Political TV Ads Shatter Records

It's not over yet

Tired of all those political ads on TV? Brace yourself. The past few months were only a warm-up for the coming days leading up to Nov. 6, when about one-third of all the political advertising for the entire election cycle will air.

More than 915,000 presidential ads have aired on broadcast and national cable through Oct. 21, a 44.5 percent jump from the 637,000 ads that aired in 2008, according to the Wesleyan Media Project.

But unlike 2008, the ads have been concentrated in nine states, far fewer than in 2008.

"The battlefield is significantly smaller than 2008," said Jack Poor, vp of strategic planning for the TVB. "At this time in 2008, Pennsylvania, Michigan, Missouri and Indiana were in play."

For media outlets, it's either feast or famine. Stations in Florida, Virginia, Ohio, Colorado, Nevada, New Hampshire, Iowa and Wisconsin are scrambling to accommodate political advertisers, while other stations wonder if there is an election at all.

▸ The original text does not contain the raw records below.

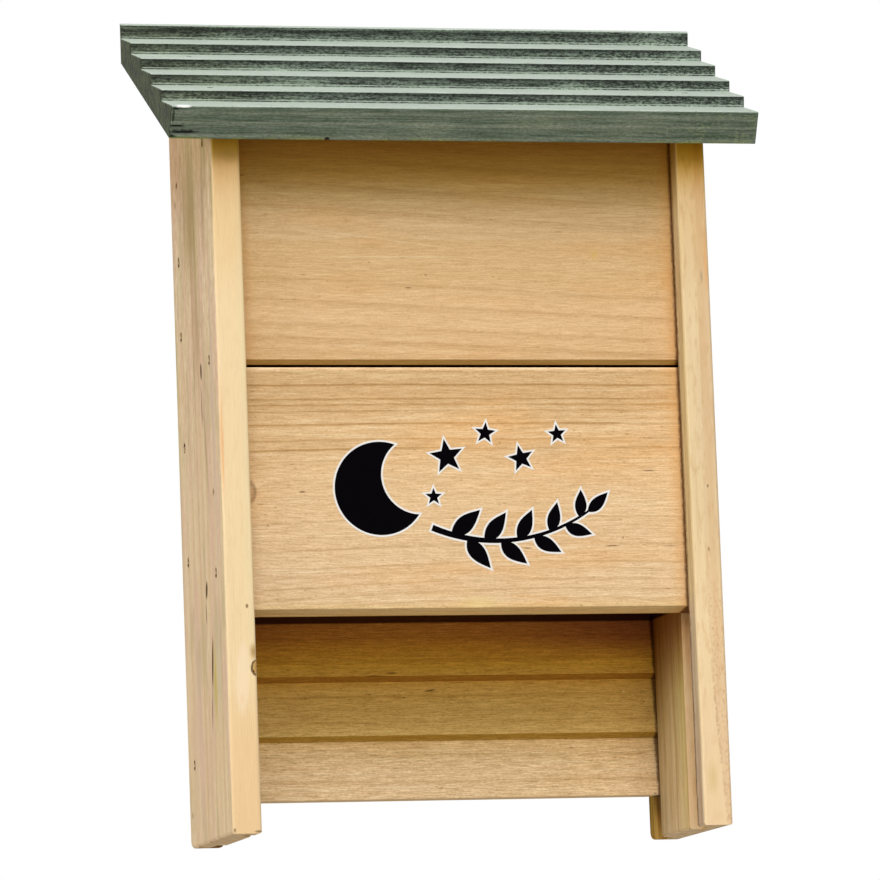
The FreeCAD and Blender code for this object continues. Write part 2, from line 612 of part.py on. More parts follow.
make_side("left_side", -1)
make_side("right_side", 1)
make_front_lower()
make_front_upper()
make_back_plank("back_plank_lower", "back_start", BACK_HEIGHT, BACK_LOWER_NAILS)
make_back_plank("back_plank_middle", BACK_MIDDLE_START, BACK_HEIGHT, BACK_MIDDLE_NAILS)
upper_plank = make_back_plank("back_plank_upper", BACK_UPPER_START, BACK_UPPER_HEIGHT, BACK_UPPER_NAILS)
drill_for_hanger(upper_plank)
make_roof()
make_side_nails("front_nails", FRONT_ROW_DEPTH, FRONT_ROW)
make_side_nails("back_nails", BACK_ROW_DEPTH, BACK_ROW)
make_roof_nails()
make_hanger()
make_screws()
doc.recompute()

# Nothing is written unless every object is sound.
for thing in doc.Objects:
    if {"Invalid", "Error"} & set(thing.State):
        raise RuntimeError(f"{thing.Name} failed: {thing.State}")
nodes = [thing for thing in doc.Objects
         if thing.isDerivedFrom("PartDesign::Body") or thing.TypeId == "Part::Feature"]
for node in nodes:
    if node.Shape.isNull() or not node.Shape.isValid():
        raise RuntimeError(f"{node.Label} has no valid shape")

os.makedirs("parts", exist_ok=True)
for node in nodes:
    node.Shape.exportStep(os.path.join("parts", f"{node.Label}.step"))
    box = node.Shape.BoundBox
    print(f"{node.Label}: {len(node.Shape.Solids)} solids, {node.Shape.Volume / 1000:.2f} cm3,"
          f" x {box.XMin:.2f} {box.XMax:.2f}, y {box.YMin:.2f} {box.YMax:.2f},"
          f" z {box.ZMin:.2f} {box.ZMax:.2f}")
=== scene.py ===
import math

import bpy
from mathutils import Matrix, Vector
from mathutils.geometry import delaunay_2d_cdt


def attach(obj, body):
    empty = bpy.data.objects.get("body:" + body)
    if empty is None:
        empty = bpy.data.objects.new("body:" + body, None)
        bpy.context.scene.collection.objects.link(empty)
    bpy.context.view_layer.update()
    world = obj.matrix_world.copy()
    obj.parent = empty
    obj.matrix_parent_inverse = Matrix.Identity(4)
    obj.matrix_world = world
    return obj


# How the bat box looks: grained softwood boards with knots and checks, a green stained roof,
# nails, a wall hanger and a printed motif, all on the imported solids.
# Frame: metres, +Z up, +Y towards the wall, +X to the right of someone who faces the box.
# Lengths inside materials are in millimetres.

MM = 0.001
BODY = "root"

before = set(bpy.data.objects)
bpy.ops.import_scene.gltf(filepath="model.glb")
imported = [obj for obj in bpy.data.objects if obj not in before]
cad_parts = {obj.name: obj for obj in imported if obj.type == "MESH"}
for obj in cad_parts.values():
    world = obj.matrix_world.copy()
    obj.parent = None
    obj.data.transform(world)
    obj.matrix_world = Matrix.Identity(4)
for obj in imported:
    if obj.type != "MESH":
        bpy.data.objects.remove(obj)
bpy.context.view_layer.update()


# Node trees written as formulas.

FIRST_COLOUR, SECOND_COLOUR, MIXED_COLOUR = 6, 7, 2
BROWNING = (0.85, 1.1, 1.5)


class Wire:
    """A number that runs through a node tree, with ordinary arithmetic."""

    def __init__(self, tree, socket):
        self.tree = tree
        self.socket = socket

    def __add__(self, other):
        return self.tree.calc("ADD", self, other)

    def __sub__(self, other):
        return self.tree.calc("SUBTRACT", self, other)

    def __mul__(self, other):
        return self.tree.calc("MULTIPLY", self, other)

    def __truediv__(self, other):
        return self.tree.calc("DIVIDE", self, other)

    def __rsub__(self, other):
        return self.tree.calc("SUBTRACT", other, self)

    def __pow__(self, other):
        return self.tree.calc("POWER", self, other)

    __radd__ = __add__
    __rmul__ = __mul__

    def size(self):
        return self.tree.calc("ABSOLUTE", self)

    def highest(self, other):
        return self.tree.calc("MAXIMUM", self, other)

    def kept(self):
        """The number held between 0 and 1."""
        return self.tree.calc("ADD", self, 0.0, clamp=True)


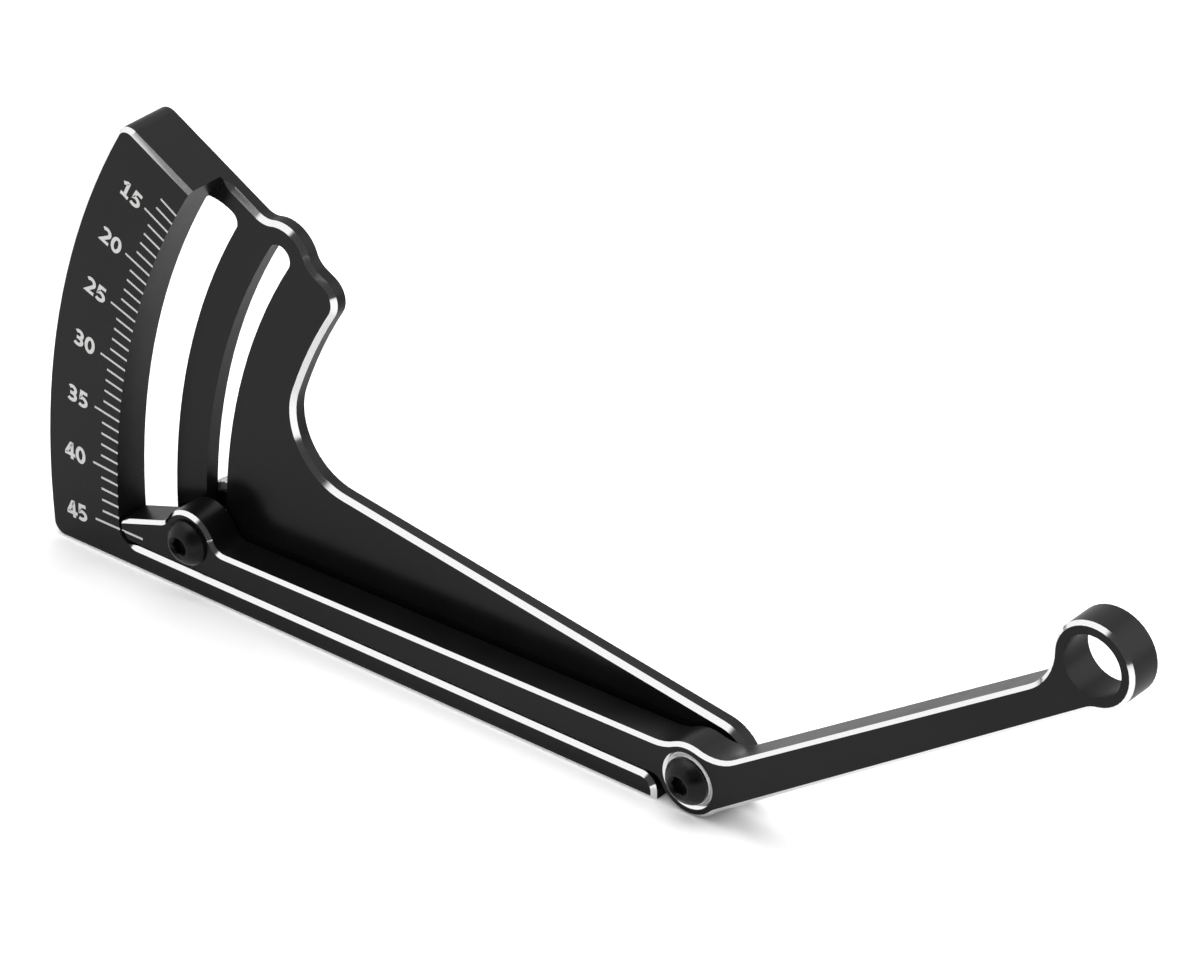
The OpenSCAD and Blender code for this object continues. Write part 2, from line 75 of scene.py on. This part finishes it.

In the first three weeks of October, presidential ads numbered 9,650 in Denver, per a WMP analysis of Kantar Media/CMAG data. Las Vegas aired more than 8,000. Miami, Orlando and Tampa, Fla.; Cleveland; and Washington, D.C., all aired more than 7,500 ads.

Because the field has narrowed, TVB's Poor isn't sure TV stations will have enough inventory to handle the onslaught. There have been a number of reports that some stations are shaving an extra minute or two out of news, adding weekend newscasts or bumping some syndicated programming. For example, in Washington, the Fox station bumped The Simpsons during the week to lengthen its news.

"It still is not enough flexibility to meet volume demands," said Maribeth Papuga, evp and director of local broadcast for MediaVest, who has clients trying to advertise in some of the swing state markets. 

Even the higher ad rates haven't discouraged political buyers. "Some advertisers are paying five times what advertisers would normally pay to get on the air," Papuga said. "It makes it difficult to determine pricing, then our clients get bumped."

Over the next 13 days, expect the two candidates to adjust ad schedules to squeeze out every possible vote. While President Obama has outgunned challenger Mitt Romney the first three weeks in October, that could change in an instant. 

Over 112,000 pro-Obama ads aired the first three weeks in October compared to 97,000 for the pro-Mitt Romney ads, per WMP.

In the top 15 markets, team Obama outgunned Romney in 13 markets with a big lead in Denver, Las Vegas, Orlando, Washington, D.C., and Reno, Nev. Team Romney outnumbered team Obama in Columbus, Ohio, and Norfolk, Va.

The Obama campaign has spent twice as much as the Romney campaign in the first three months of October, shelling out more than $65.3 million for 97,170 ads. Romney's campaign spent $30.3 million on 42,937 ads. American Crossroads, a pro-Romney PAC, made up the difference, spending $28.5 million on 26,798 ads. The pro-Obama PAC Priorities USA spent $9.5 million on 13,443 ads.

In total, the top 15 spenders in the presidential race have spent more than $161 million in the first three weeks of October alone.

That's just the warm-up.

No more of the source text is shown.